Re: xml:base (was Re: IRI meets RDF meets HTTP redirect)

> Jeremy Carroll scripsit:
> 
> > Sandro Hawke wrote:
> > >Of course, if you *want* the base end with "résumé" you're out of luck,
> > >since XML Base [1] says you can only use a URI.   But at least you've
> > >avoided the dilemma.
> > 
> > Yes I like using xml:base as much as possible.
> > (And I think xml:base does allow non-ASCII chars since it tells 
> > applications how to % encode them)
> 
> There are two different questions here: what characters can appear
> in a [base URI] Infoset property, and what characters can appear
> in an xml:base attribute value?
> 
> The [base URI] property of a document, element, or PI is a URI;
> as such, it can only make use of a limited repertoire, a subset
> of ASCII characters.
> 
> The value of an xml:base attribute is not so limited: it can contain
> (almost) arbitrary Unicode, which is %-escaped before being used
> to alter the base URI property of the element on which it appears
> and the element's children.

Percent-escaping has got to be among the 10 most confusing and confused
subjects in the history of computing.   :-)

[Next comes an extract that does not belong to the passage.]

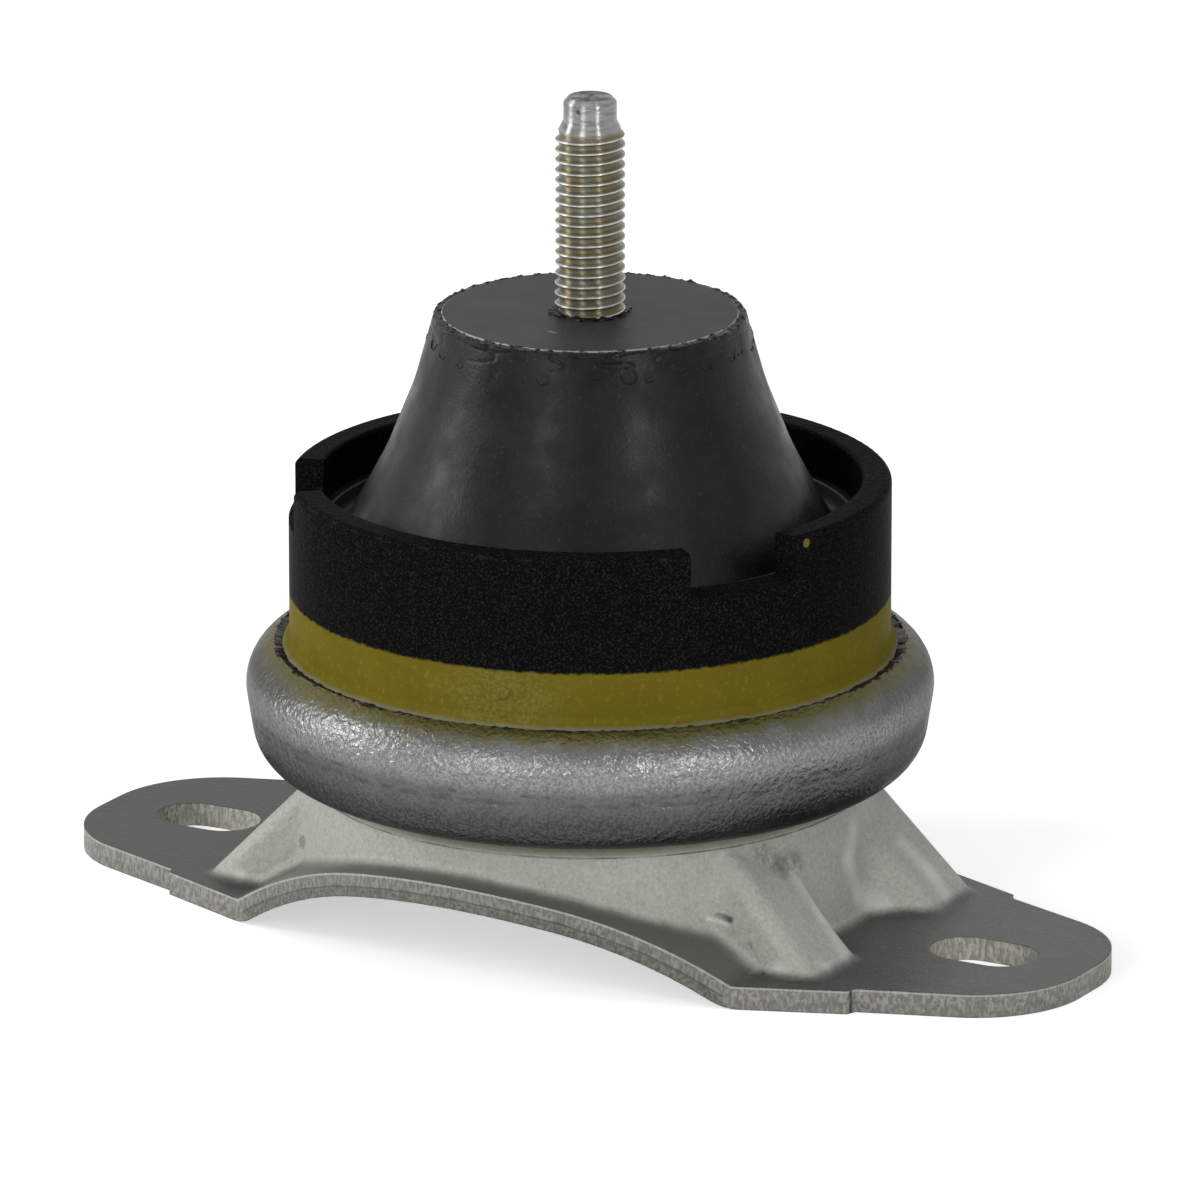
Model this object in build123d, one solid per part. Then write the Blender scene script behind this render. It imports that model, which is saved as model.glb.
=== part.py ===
from build123d import *
import os
from math import acos, atan2, cos, degrees, hypot, radians, sin, tan

os.makedirs("parts", exist_ok=True)

# Frame: origin on the ground under the stud's axis, +X towards one ear, +Z up the stud, millimetres.

# How far two places may lie apart and still count as one when an edge or face is looked up
NEAR = 0.01

# Bracket, pressed from one sheet
SHEET = 3.4
SEAT_Z = 22.25
DOME_HEIGHT = 6.5
SADDLE_R = 72.0
SADDLE_BEND_R = 4.0
WAIST_R = 44.0
EDGE_STRIP = 2.0
DOME_DRAFT = 7.0
DOME_TOP_R = 3.0
CREASE_R = 3.5
FOOT_R = 2.0
UNDER_TOP_R = 1.0
UNDER_EDGE_R = 2.0
UNDER_CREASE_R = 4.0
UNDER_FOOT_R = 3.0
SEAT_HOLE_CLEARANCE = 0.5
RAMP_HALF_WIDTH = 24.5
RAMP_SLOPE = 46.0
RAMP_DRAFT = 8.0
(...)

My sense is that the 2001 XML Base Recommendation [1] is very confused
about how to handle percent-escaping.  Of course, it long predated IRIs,
so this isn't so surprising.

There is a Proposed Edited Recommendation [2] which, to my mind, is much
clearer about this.  It says, essentially, don't do percent-escaping.
XML is safe for Unicode, so just use Unicode.  (As I understand it, this
new draft is waiting to see what happens with HRRIs [3] before
proceeding.  HRRIs are one step past IRIs in also allowing the ASCII
characters people use that IRIs don't allow, like " " and "<".)

    -- Sandro

[1] http://www.w3.org/TR/xmlbase/
[2] http://www.w3.org/TR/2006/PER-xmlbase-20061220
[3] http://www.w3.org/XML/Group/2007/03/xmlresourceid/

Received on Wednesday, 18 April 2007 19:03:31 UTC